The Van der Capellen Scholengemeenschap is a Dutch high school, named after the famous Dutch nobleman Joan van der Capellen tot den Pol. It has locations in the Dutch cities and towns of Zwolle, Elburg, Dedemsvaart and Wijhe:
- Location Lassuslaan in Zwolle is the school's main location. It offers VMBO, HAVO and VWO. It was the third school in the Netherlands to offer bilingual VWO (or TVWO) and also offers bilingual HAVO. Students who have completed their education receive an IB Diploma in English at A2 level. Pupils can choose extra subjects such as information technology, dramaturgy and musicology.
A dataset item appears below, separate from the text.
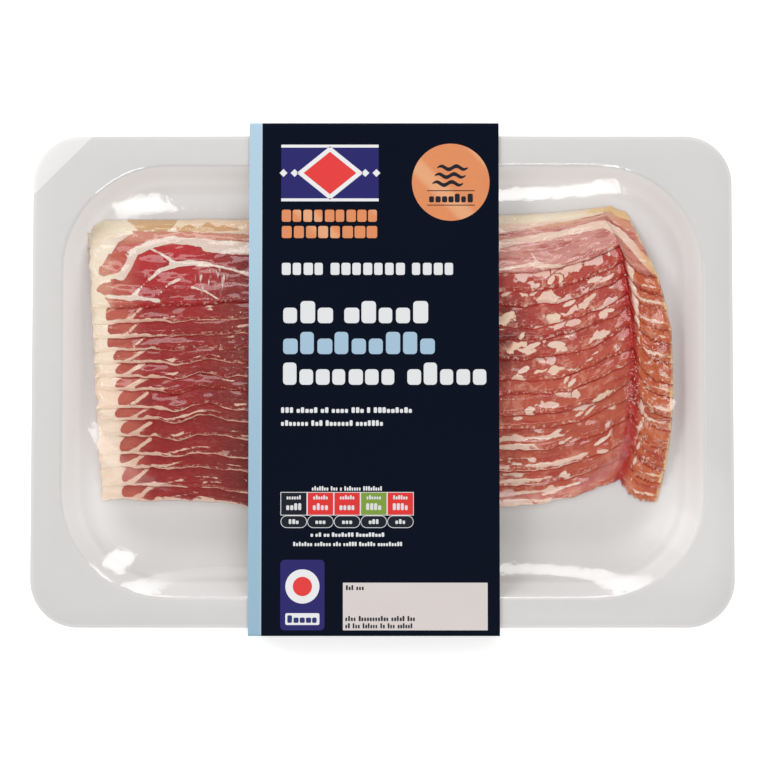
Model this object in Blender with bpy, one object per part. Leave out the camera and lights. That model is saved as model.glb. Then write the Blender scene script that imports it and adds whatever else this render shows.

- Location Russenweg in Zwolle used to be a location of the school, but is now a joint VMBO school for pupils from all public schools in Rotterdam.
- Location Van Kinsbergen in Elburg burnt down on New Year's night of 2008. It offered VMBO, the first two years of HAVO and VWO.
- Location de Zeven Linden in Dedemsvaart offers VMBO, HAVO and VWO, and allows pupils to choose dramaturgy as extra subjects.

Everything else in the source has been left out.